Bad Luck City doesn't play many shows these days, so it was nice to be able to catch the group at the hi-dive. Dameon Merkl told us that we could let them know if the first song sucked because they'd played it before and the general consensus was that everyone hated it. However, the song marked down as "Cave" on the set list was an interesting direction for the band with Josh Perry's guitar sounding like a synth and the tune was even more brooding than usual.
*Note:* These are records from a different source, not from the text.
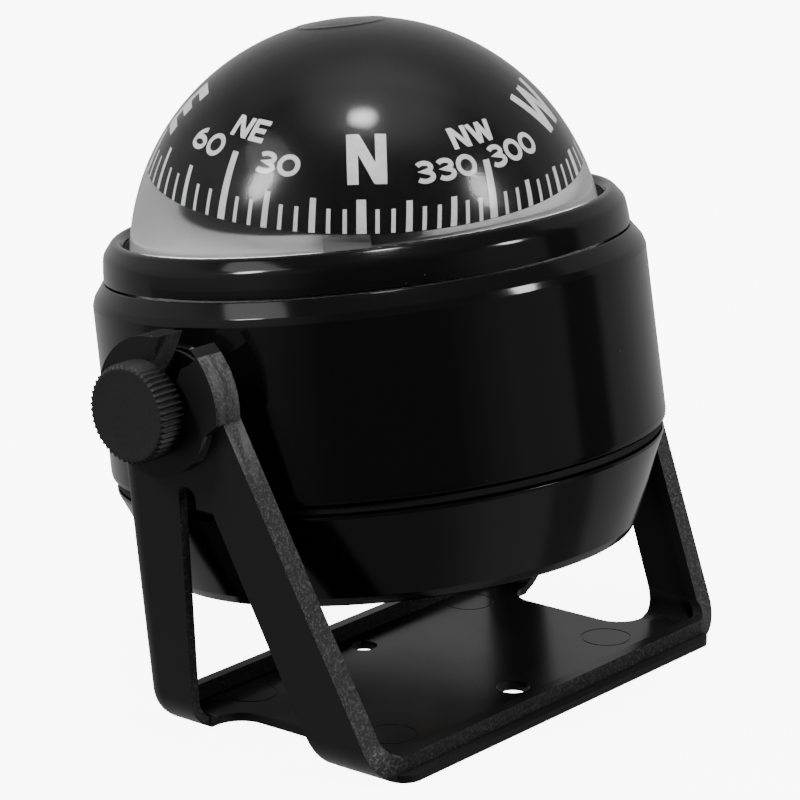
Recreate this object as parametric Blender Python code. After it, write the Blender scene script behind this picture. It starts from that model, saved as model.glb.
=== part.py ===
"""Bracket-mounted dome compass: a liquid-filled card capsule in a round housing that tilts between the two arms
of a moulded U bracket and is clamped by a knurled thumb screw on each side.

Frame: +Z up, -Y front, X along the pivot axis, origin at the bottom centre of the bounding box. Metres.
"""

from math import acos, asin, atan2, cos, degrees, hypot, pi, radians, sin, sqrt

import bmesh
import bpy
import numpy as np
from mathutils import Matrix, Vector

for old in list(bpy.data.objects):
    bpy.data.objects.remove(old, do_unlink=True)

MM = 0.001
GAP = 0.3  # clearance between neighbouring pieces, mm

# ---- driving dimensions, mm ----
PIVOT_Y = 0.54  # pivot axis from the centre of the bounding box
PIVOT_Z = 45.2  # pivot axis above the mounting surface
TILT = 7.9  # housing leans back at rest, degrees

# bracket
ARM_OUT = 42.0  # outer face of an arm at pivot height
ARM_SPLAY = 6.86  # each arm leans outwards, degrees
BEND_R = 5.2  # outer radius of the bends
BASE_WEB = 1.1
ARM_WEB = 1.4
RIM = 3.1  # thickness of the channel's two rims
FRONT_Y0 = -30.35  # front edge at the mounting surface
FRONT_SLOPE = 0.446
REAR_Y = 7.9
HEAD_IN = 39.1
HEAD_OUT = 43.4
HEAD_R = 8.9
HEAD_FRONT_R = 11.3
SLOT_W = 4.6
SLOT_LEAN = 24.0  # the slot enters from the top, leaning forwards, degrees
RECESS_X = 28.3
HOLE_R = 2.0
HOLES_Y = (2.6, -22.8)
FOOT_H = 1.0  # thickness of the foot plate, whose front edge stands proud of the front rim
FOOT_FRONT = -31.9
LIFT = 0.05  # the channel's underside sits this much above the foot plate's

# clamp screws
KNOB_IN, KNOB_OUT, KNOB_R, RIBS = 43.7, 47.9, 6.3, 40
STUD_R, STUD_IN, STUD_OUT = 2.0, 34.6, 46.4
INSERT_R, INSERT_IN, INSERT_OUT = 3.3, 33.4, 37.7
PAD_R, PAD_OUT = 6.5, 38.0
WASHER = (38.3, 38.8)

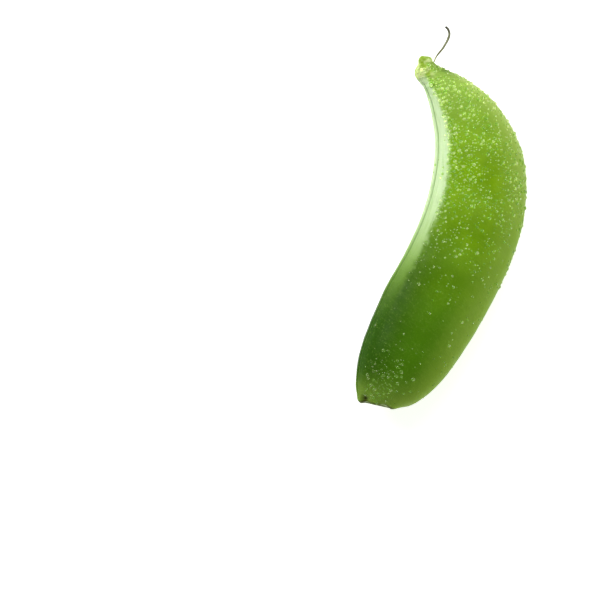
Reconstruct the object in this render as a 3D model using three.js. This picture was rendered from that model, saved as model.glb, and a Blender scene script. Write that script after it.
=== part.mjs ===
// A sugar snap pea pod that lies on its broad side, trimmed at the stem end, with the dry style still on its
// beak. Millimetres, +Z up. X runs from the stem end to the beak, and +Y is the side of the ventral seam, the
// hollow side of the bend, which carries the peas. The origin is the centre of the bounding box in X and Y, on
// the surface that the pod lies on.
import * as THREE from "three";

// The pod, from stem end to beak: where its two seams run in plan, [x, y], and half its thickness there.
const STATIONS = [
  { ventral: [0.0, 0.0], dorsal: [-0.2, -6.8], half: 2.1 },
  { ventral: [3.2, 1.3], dorsal: [3.9, -13.0], half: 4.2 },
  { ventral: [10.5, 1.5], dorsal: [12.2, -17.8], half: 6.0 },
  { ventral: [21.0, -0.6], dorsal: [22.4, -21.6], half: 6.4 },
  { ventral: [31.5, -3.9], dorsal: [32.7, -24.4], half: 6.4 },
  { ventral: [42.0, -5.9], dorsal: [43.2, -25.2], half: 6.4 },
  { ventral: [51.5, -5.5], dorsal: [54.0, -22.5], half: 6.1 },
  { ventral: [58.3, -3.4], dorsal: [62.0, -16.1], half: 4.7 },
  { ventral: [62.8, -1.0], dorsal: [65.8, -9.0], half: 3.1 },
  { ventral: [65.6, 0.7], dorsal: [67.0, -4.1], half: 1.9 },
  { ventral: [67.3, 1.15], dorsal: [67.9, -1.45], half: 1.3 },
];
const BEAK_CAP = 0.9; // how far the beak's rounded knob reaches past the last station
const SCAR_DEPTH = 0.5; // how far the trimmed end is dished

// The cross-section, from the ventral seam at 0 to the dorsal seam at 1 across the pod.
const ROUNDNESS = 2.25; // exponent of the superellipse, where 2 is an ellipse
const SHOULDER = 0.095; // where the flat slopes beside the ventral seam end
const SEAM_EDGE = 0.13; // thickness of the ventral edge, as a share of the full thickness

// The peas swell both broad sides a little.
const PEAS = 7;
const FIRST_PEA = 0.16; // their places along the pod, from 0 to 1
const LAST_PEA = 0.8;
const PEA_ACROSS = 0.46; // their place across the pod
const PEA_SWELL = 0.42;
const PEA_RADIUS = 4.0;

const REST_DEPTH = 0.45; // how much of the lowest swellings the surface takes up, which leaves flats
const BEAK_LIFT = 0.5; // the ends curl up a little
const BEAK_LIFT_FROM = 0.65; // where the curl starts and ends along the pod, from 0 to 1
const STEM_LIFT = 0.3;
const STEM_LIFT_TO = 0.3;

// The dry style: a thread that leaves the dorsal side of the beak and curls back over it.
const STYLE_FROM_BEAK = [0.15, -0.45]; // its root, from the dorsal end of the last station
const STYLE_RADIUS = 0.22;
const STYLE_PATH = [
  [0.0, 0.0, 0.0],
  [0.75, -0.15, 0.1],
  [1.7, -0.55, 0.2],
  [3.05, -1.25, 0.4],
  [4.5, -1.75, 0.6],
  [5.75, -1.9, 0.7],
  [6.65, -1.5, 0.8],
  [7.1, -0.8, 0.9],
];

const STEPS_A_SPAN = 6; // rings between two stations
const RING_POINTS = 32;
const CAP_RINGS = 4;
const STYLE_RINGS = 26;
const STYLE_SIDES = 8;

const ventralRail = new THREE.SplineCurve(STATIONS.map((s) => new THREE.Vector2(...s.ventral)));
const dorsalRail = new THREE.SplineCurve(STATIONS.map((s) => new THREE.Vector2(...s.dorsal)));
const halfRail = new THREE.SplineCurve(STATIONS.map((s, i) => new THREE.Vector2(i, s.half)));

// A closed solid through rings of points, each anticlockwise as seen from ahead, with a fan from the middle
// point of each end.
function loft(rings, firstMiddle, lastMiddle) {
  const sides = rings[0].length;
  const points = [...rings.flat(), firstMiddle, lastMiddle];
  const first = points.length - 2;
  const last = points.length - 1;
  const at = (ring, k) => ring * sides + (k % sides);
  const faces = [];
  for (let k = 0; k < sides; k++) {
    faces.push(first, at(0, k + 1), at(0, k));
    for (let r = 0; r + 1 < rings.length; r++) {
      faces.push(at(r, k), at(r + 1, k + 1), at(r + 1, k));
      faces.push(at(r, k), at(r, k + 1), at(r + 1, k + 1));
    }
    faces.push(last, at(rings.length - 1, k), at(rings.length - 1, k + 1));
  }
  const geometry = new THREE.BufferGeometry().setFromPoints(points);
  geometry.setIndex(faces);
  geometry.computeVertexNormals();
  return geometry;
}

// Half the thickness across the section, as a share of its most: a superellipse whose ventral end is
// cut back to two flat slopes that meet at the seam.
function sectionShare(across) {
  const superellipse = (c) => (1 - Math.abs(2 * c - 1) ** ROUNDNESS) ** (1 / ROUNDNESS);
  if (across >= SHOULDER) return superellipse(across);
  return THREE.MathUtils.lerp(SEAM_EDGE, superellipse(SHOULDER), across / SHOULDER);
}

// The point across the pod at u along it, in plan.
function planPoint(u, across) {
  return ventralRail.getPoint(u).lerp(dorsalRail.getPoint(u), across);
}

const peaPlaces = Array.from({ length: PEAS }, (_, i) =>
  planPoint(THREE.MathUtils.lerp(FIRST_PEA, LAST_PEA, i / (PEAS - 1)), PEA_ACROSS),
);

// How far the peas push a side out at a point of the plan.
function swell(point) {
  const bumps = peaPlaces.map((pea) => Math.exp(-(point.distanceToSquared(pea) / PEA_RADIUS ** 2)));
  return PEA_SWELL * bumps.reduce((a, b) => a + b);
}

// The height of the seams at u along the pod, from where they would be if the ends didn't curl up.
function midHeight(u) {
  const beak = BEAK_LIFT * THREE.MathUtils.smoothstep(u, BEAK_LIFT_FROM, 1);
  const stem = STEM_LIFT * (1 - THREE.MathUtils.smoothstep(u, 0, STEM_LIFT_TO));
  return beak + stem;
}

// One ring of the pod at u along it, drawn in towards its middle by scale.
function podRing(u, scale = 1, forward = new THREE.Vector2()) {
  const half = halfRail.getPoint(u).y;
  return Array.from({ length: RING_POINTS }, (_, k) => {
    const angle = (2 * Math.PI * k) / RING_POINTS;
    const across = (1 - Math.cos(angle)) / 2;
    const plan = planPoint(u, 0.5 + (across - 0.5) * scale);
    const side = Math.sign(k * (RING_POINTS / 2 - k)); // 1 above, -1 below and 0 on the seams
    const height = side * (half * sectionShare(across) + swell(plan) * Math.sin(angle) ** 2);
    return new THREE.Vector3(plan.x + forward.x, plan.y + forward.y, midHeight(u) + height * scale);
  });
}

function makePod() {
  const rings = [];
  const spans = STATIONS.length - 1;
  for (let i = 0; i <= spans * STEPS_A_SPAN; i++) rings.push(podRing(i / (spans * STEPS_A_SPAN)));
  const lastAcross = planPoint(1, 1).sub(planPoint(1, 0)).normalize();
  const beakAxis = new THREE.Vector2(-lastAcross.y, lastAcross.x);
  for (let i = 1; i <= CAP_RINGS; i++) {
    const angle = (i / (CAP_RINGS + 1)) * (Math.PI / 2);
    const forward = beakAxis.clone().multiplyScalar(BEAK_CAP * Math.sin(angle));
    rings.push(podRing(1, Math.cos(angle), forward));
  }
  const beakEnd = planPoint(1, 0.5).addScaledVector(beakAxis, BEAK_CAP);
  const scar = planPoint(0, 0.5);
  const pod = loft(
    rings,
    new THREE.Vector3(scar.x + SCAR_DEPTH, scar.y, midHeight(0)),
    new THREE.Vector3(beakEnd.x, beakEnd.y, midHeight(1)),
  );
  restOnSurface(pod);
  return pod;
}

// Lowers the solid until the surface takes up the lowest swellings, which become flat.
function restOnSurface(geometry) {
  geometry.computeBoundingBox();
  geometry.translate(0, 0, -(geometry.boundingBox.min.z + REST_DEPTH));
  const position = geometry.getAttribute("position");
  for (let i = 0; i < position.count; i++) position.setZ(i, Math.max(0, position.getZ(i)));
}

// The thread, from its root beside the beak.
function makeStyle() {
  const [rootX, rootY] = planPoint(1, 1).toArray().map((place, i) => place + STYLE_FROM_BEAK[i]);
  const points = STYLE_PATH.map(([x, y, z]) => new THREE.Vector3(rootX + x, rootY + y, styleRootHeight + z));
  const path = new THREE.CatmullRomCurve3(points);
  const frames = path.computeFrenetFrames(STYLE_RINGS);
  const rings = [];
  for (let i = 0; i <= STYLE_RINGS; i++) {
    const middle = path.getPointAt(i / STYLE_RINGS);
    const ring = [];
    for (let k = 0; k < STYLE_SIDES; k++) {
      const angle = (2 * Math.PI * k) / STYLE_SIDES;
      const spoke = frames.normals[i].clone().multiplyScalar(Math.cos(angle));
      spoke.addScaledVector(frames.binormals[i], Math.sin(angle));
      ring.push(middle.clone().addScaledVector(spoke, STYLE_RADIUS));
    }
    rings.push(ring);
  }
  return loft(rings, path.getPointAt(0), path.getPointAt(1));
}

const podGeometry = makePod();
const styleRootHeight = podGeometry.getAttribute("position").array.at(-1); // the height of the beak's end
const styleGeometry = makeStyle();

const podSkin = new THREE.MeshStandardMaterial({ color: 0x6f9a1f, roughness: 0.42, metalness: 0 });
const dryStyle = new THREE.MeshStandardMaterial({ color: 0x8a8158, roughness: 0.8, metalness: 0 });

const pod = new THREE.Mesh(podGeometry, podSkin);
pod.name = "pod";
const style = new THREE.Mesh(styleGeometry, dryStyle);
style.name = "dry_style";

const model = new THREE.Group();
model.add(pod, style);
const box = new THREE.Box3().setFromObject(model);
model.position.set(-(box.min.x + box.max.x) / 2, -(box.min.y + box.max.y) / 2, 0);

export default model;
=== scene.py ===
import math
import bpy
import numpy as np
from mathutils import Matrix, Vector


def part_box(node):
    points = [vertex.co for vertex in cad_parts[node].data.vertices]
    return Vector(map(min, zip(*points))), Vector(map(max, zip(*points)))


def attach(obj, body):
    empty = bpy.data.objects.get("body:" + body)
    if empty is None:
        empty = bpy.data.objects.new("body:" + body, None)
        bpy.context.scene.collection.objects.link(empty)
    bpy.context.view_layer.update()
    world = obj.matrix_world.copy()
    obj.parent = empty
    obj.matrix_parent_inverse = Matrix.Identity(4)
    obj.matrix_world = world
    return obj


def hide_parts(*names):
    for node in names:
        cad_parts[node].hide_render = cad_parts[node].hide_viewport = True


# The looks of a sugar snap pea pod: its skin, seams, beak and trimmed end, its dry style and its drops.
# The shape is worked out in millimetres in the pod's own plan, as the CAD model has it, and then placed in
# metres on the CAD node. X runs from the stem end to the beak, +Y is the ventral side and +Z is up.
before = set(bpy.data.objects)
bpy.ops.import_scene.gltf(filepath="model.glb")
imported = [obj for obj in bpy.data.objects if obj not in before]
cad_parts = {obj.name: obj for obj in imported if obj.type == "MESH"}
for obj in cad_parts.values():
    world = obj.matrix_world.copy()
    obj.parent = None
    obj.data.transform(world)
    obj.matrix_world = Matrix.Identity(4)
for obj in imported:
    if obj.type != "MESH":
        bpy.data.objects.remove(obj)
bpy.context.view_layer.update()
pod_low, pod_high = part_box("pod")
MM = 0.001
rng = np.random.default_rng(7)

# ------------------------------------------------------------------ the pod's shape, in millimetres
# Where the two seams run, [x, y], and half the thickness between them, from the stem end to the beak.
VENTRAL = [(0, 0), (3.2, 1.3), (10.5, 1.5), (21, -0.6), (31.5, -3.9), (42, -5.9), (51.5, -5.5), (58.3, -3.4),
           (62.8, -1), (65.6, 0.7), (67.3, 1.15)]
DORSAL = [(-0.2, -6.8), (3.9, -13), (12.2, -17.8), (22.4, -21.6), (32.7, -24.4), (43.2, -25.2), (54, -22.5),
          (62, -16.1), (65.8, -9), (67, -4.1), (67.9, -1.45)]
HALF = [2.1, 4.2, 6.0, 6.4, 6.4, 6.4, 6.1, 4.7, 3.1, 1.9, 1.3]
BEAK_CAP = 0.9
ROUNDNESS = 2.25  # of the superellipse across the pod
SHOULDER = 0.078  # where the flat slope beside the ventral seam ends, from 0 to 1 across the pod
SHOULDER_BLEND = 0.05
SEAM_EDGE = 0.13  # thickness of the ventral edge, as a share of the full thickness
PEAS = np.linspace(0.16, 0.8, 7)  # the peas' places along the pod
PEA_ACROSS = 0.46
PEA_SWELL = 0.42
PEA_RADIUS = 4.0
REST_DEPTH = 0.45
BEAK_LIFT, BEAK_LIFT_FROM = 0.5, 0.65
STEM_LIFT, STEM_LIFT_TO = 0.3, 0.3

RINGS = 400
HALF_RING = 96
BEAK_RINGS = 12
SCAR_RINGS = 16
SCAR_DISH = 0.35
SEAM_CROWDING = 0.85  # how much closer the points of a ring stand at the seams
END_ROUNDING, END_ROUNDING_OVER = 0.1, 0.006  # how the trimmed end narrows, and over how much of the pod
WAVE_COUNT = 14
WAVE_SPREAD = (0.7, 1.6)  # the waves' sizes, as shares of the size asked for
UNEVEN = [(0.05, 9.0), (0.02, 3.2), (0.006, 1.1)]  # the skin's unevenness: heights and sizes

SCAR = (0.5, -0.7, 1.6, 0.8, -0.5)  # where the stalk was, as a row of the list below
SCAR_STAIN = 0.8  # how far its dark spreads, as a share of its radius
KNOT = (63.0, -1.9, 2.3, 0.6, 0.4)  # the bright green knot under the beak, as a row of it too
# Small swellings and hollows: x, y, height over the seams, radius, and how far they push the skin out.
BUMPS = [
    (65.2, 0.8, 0.3, 1.3, 0.7),  # the pale bulge under the beak, on the ventral side
    (63.9, 0.1, 0.4, 1.4, 0.55),
    (66.9, 1.2, 0.2, 0.5, -0.3),  # the neck over it
    (68.1, 0.7, 0.6, 0.8, 0.34),  # the two lobes of the beak's end
    (68.2, -0.9, 0.2, 0.7, 0.3),
    (66.7, -2.7, 0.8, 0.8, -0.22),
    (66.0, -0.7, 1.8, 0.65, 0.4),  # the knots beside it
    KNOT,
    (64.6, -1.5, 2.2, 0.7, 0.34),
    (61.2, -1.2, 2.2, 0.5, 0.16),
    (0.3, -0.2, 0.6, 0.9, 0.36),  # the lip of the trimmed end, at its ventral corner
    (0.1, -0.5, -0.9, 0.9, 0.3),
    SCAR,
    (-0.1, -3.0, 1.3, 1.0, 0.3),
    (0.0, -4.5, 1.6, 1.0, -0.4),  # the notch half way along its edge
    (0.0, -6.2, 1.0, 1.5, 0.28),
    (1.6, -9.6, 0.0, 2.2, 0.4),  # the round lobe on its dorsal side
]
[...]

Following that up with an old song, "Night Town," Andrew Warner's drums thundered to Merkl's free-flowing spoken-word lyrics. Hearing "Chop Tank" made me think of what it would be like if Cormac McCarthy tried re-writing a classic Edgar Allan Poe story. Merkl tells great stories, and with the dual guitar texturing by Perry and Greg Kammerer under Kelly O'Dea's soaring violin, coupled with Jeremy Ziehe's funereal bass lines, Bad Luck City never seems quite as offhandedly hilarious as Merkl's between song banter can be. The band ended the show with "The Blood Trail of McCulloch Gulch," and its powerful middle section, driven by one of Perry's leads, is as haunting as music like this gets, which is plenty.

Broken Spirits, who followed Bad Luck City, is like a latter-day Screamin' Jay Hawkins who decided to honky tonk things up a bit, and the group, fronted by Reverend Dead Eye, really got the crowd going. People were throwing fists in the air and at one point Aaron Collins and some others did some crowd surfing. Dead Eye's ability to run the gamut of emotions like a preacher was fully present, and Bobby Jamison and Alex Hebert helped to create a rhythmic dynamic like something off a Sam Cooke record. Even though Dead Eye has lyrics that reveal a deep and abiding existential disappointment, there is an underlying triumphant hopefulness to each of the Broken Spirits song. At the end, the rowdy crowd asked for an encore and got one with "Backslider."